In addition to the written comments received regarding the proposed rule text, the commission received comments on the emergency third-party inspector rules published in the January 23, 2004, issue of Texas Register (29 TexReg 573). HADD commented that §303.202(d)(2) should be revised to require that a third-party inspector who may be appointed by the commission to a dispute involving a structural matter should possess ten years experience as a "licensed" engineer in residential construction. Glen Davis of Eagle Inspection also provided written comment regarding the qualifications of a structural third-party inspector. Mr. Davis suggested that the rule be revised to require that a third-party inspector who is appointed by the commission to inspect a home on a structural matter should be a structural engineer currently licensed by the Texas Board of Professional Engineers.
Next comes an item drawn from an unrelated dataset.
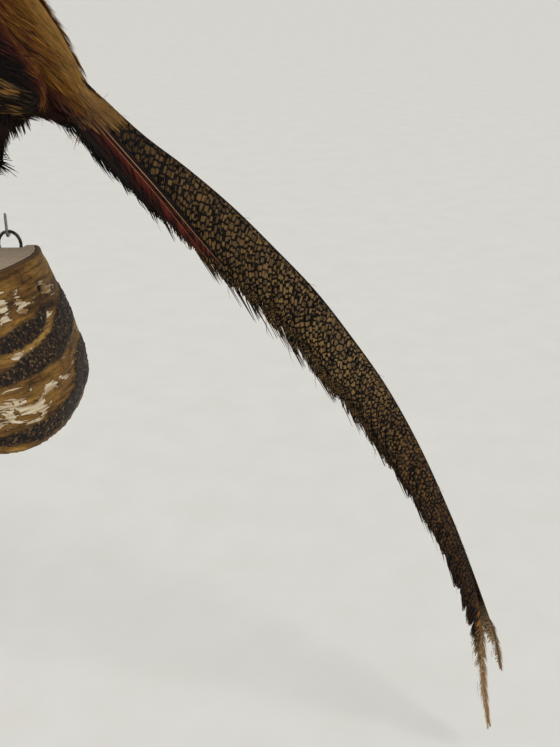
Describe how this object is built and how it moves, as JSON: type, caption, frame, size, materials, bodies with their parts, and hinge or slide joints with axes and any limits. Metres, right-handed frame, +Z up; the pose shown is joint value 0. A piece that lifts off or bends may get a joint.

Mr. Davis further suggested that architects be excluded because most architects do not have the same knowledge to make a forensic determination of a structural defect that structural engineers possess. The language in §303.202(d)(2) tracks the language of §427.001 of the Act, which also includes the use of architects. Therefore, the commission declines to accept either of the suggested revisions.

Mike Cothran of MLC Real Estate Inspectors commented that he had reservations about the emergency third-party inspector rules with regard to the time required of each inspector in the state-sponsored inspection and dispute resolution process, the reporting requirements, the evidence-gathering process, liability issues for the inspector, the geographical area limits of service, recusal requirements, and the fee schedule. Although Mr. Cothran’s comments were broad in scope, the commission has considered the comments thoroughly and has made revisions to ensure clarity in its rules. Some of Mr. Cothran’s other concerns have been addressed during the development of the commission’s third-party inspector training course.

TAB also provided written comments concerning the emergency third-party inspector rules. TAB commented that §303.202(c)(3) and (d)(3) should be revised for readability and to include exclusionary language concerning the ten percent (10%) of gross income derived from witness services. TAB also commented on §303.205, pertaining to denial of registration, and suggested revisions for purposes of readability. The commission agreed with these comments and made the revisions as found in the proposed text published in the May 7, 2004 issue of the Texas Register in an effort to improve the readability of the rule text.

TAB also commented that §303.209 should be revised to replace the term "shall" with "may" because renewal is not a mandatory requirement. The commission agreed that to the extent a person chooses not to continue to act as a third-party inspector that person is not required to renew a certificate of registration. The proposed rule was revised accordingly.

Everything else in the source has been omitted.